## Aim of the task
Copy each line with the word "that" in it.

## Supplied information

- - - -

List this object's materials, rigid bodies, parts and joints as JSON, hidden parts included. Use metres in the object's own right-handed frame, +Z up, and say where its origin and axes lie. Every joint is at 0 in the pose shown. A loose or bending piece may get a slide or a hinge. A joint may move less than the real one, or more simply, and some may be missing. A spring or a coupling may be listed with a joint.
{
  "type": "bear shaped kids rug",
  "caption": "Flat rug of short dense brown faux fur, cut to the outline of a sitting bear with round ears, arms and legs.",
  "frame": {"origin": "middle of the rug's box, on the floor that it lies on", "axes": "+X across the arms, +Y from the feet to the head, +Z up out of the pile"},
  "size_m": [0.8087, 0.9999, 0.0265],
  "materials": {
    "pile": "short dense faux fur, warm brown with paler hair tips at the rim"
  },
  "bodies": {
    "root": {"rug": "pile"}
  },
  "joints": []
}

- - - -

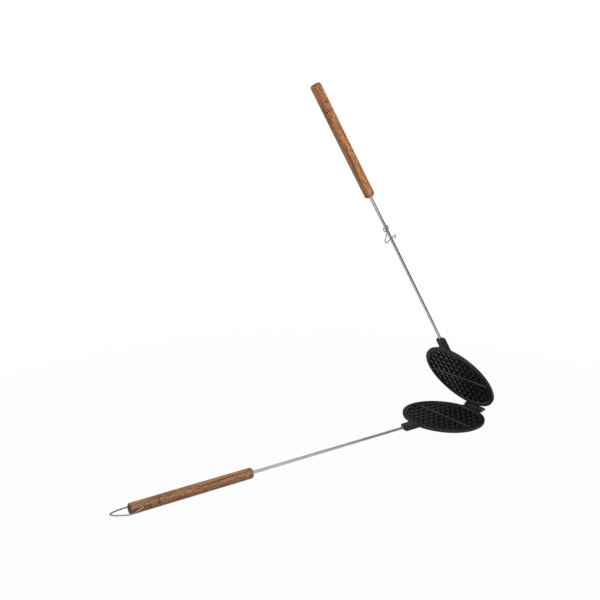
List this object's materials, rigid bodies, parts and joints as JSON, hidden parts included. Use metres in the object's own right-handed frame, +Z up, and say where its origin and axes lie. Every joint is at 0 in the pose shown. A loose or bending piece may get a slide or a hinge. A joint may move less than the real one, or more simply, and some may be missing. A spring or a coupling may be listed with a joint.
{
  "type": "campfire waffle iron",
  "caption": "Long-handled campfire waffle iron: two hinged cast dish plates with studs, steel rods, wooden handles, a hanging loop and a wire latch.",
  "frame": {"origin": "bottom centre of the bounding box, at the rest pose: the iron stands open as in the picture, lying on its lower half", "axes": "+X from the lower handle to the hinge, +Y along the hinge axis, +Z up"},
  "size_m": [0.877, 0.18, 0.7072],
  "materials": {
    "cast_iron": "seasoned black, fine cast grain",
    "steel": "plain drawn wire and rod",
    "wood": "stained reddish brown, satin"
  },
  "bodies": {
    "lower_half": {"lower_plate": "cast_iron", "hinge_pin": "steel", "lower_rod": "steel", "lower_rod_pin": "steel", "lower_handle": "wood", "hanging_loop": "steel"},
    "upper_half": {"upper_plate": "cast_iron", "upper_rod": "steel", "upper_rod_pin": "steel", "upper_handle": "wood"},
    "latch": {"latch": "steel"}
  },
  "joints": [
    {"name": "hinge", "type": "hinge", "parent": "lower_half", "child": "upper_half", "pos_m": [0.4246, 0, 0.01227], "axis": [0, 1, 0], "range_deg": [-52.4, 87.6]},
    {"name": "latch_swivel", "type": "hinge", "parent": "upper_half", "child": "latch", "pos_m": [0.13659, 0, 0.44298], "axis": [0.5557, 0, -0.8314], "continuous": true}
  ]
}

- - - -

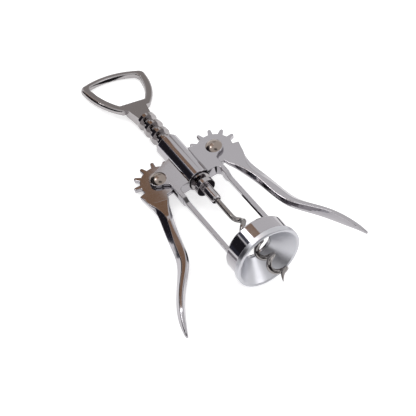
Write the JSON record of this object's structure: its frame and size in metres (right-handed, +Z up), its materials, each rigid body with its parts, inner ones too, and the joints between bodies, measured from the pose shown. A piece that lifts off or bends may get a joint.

- - - -

## Problem solution
  "frame": {"origin": "middle of the rug's box, on the floor that it lies on", "axes": "+X across the arms, +Y from the feet to the head, +Z up out of the pile"},
Write the JSON record of this object's structure: its frame and size in metres (right-handed, +Z up), its materials, each rigid body with its parts, inner ones too, and the joints between bodies, measured from the pose shown. A piece that lifts off or bends may get a joint.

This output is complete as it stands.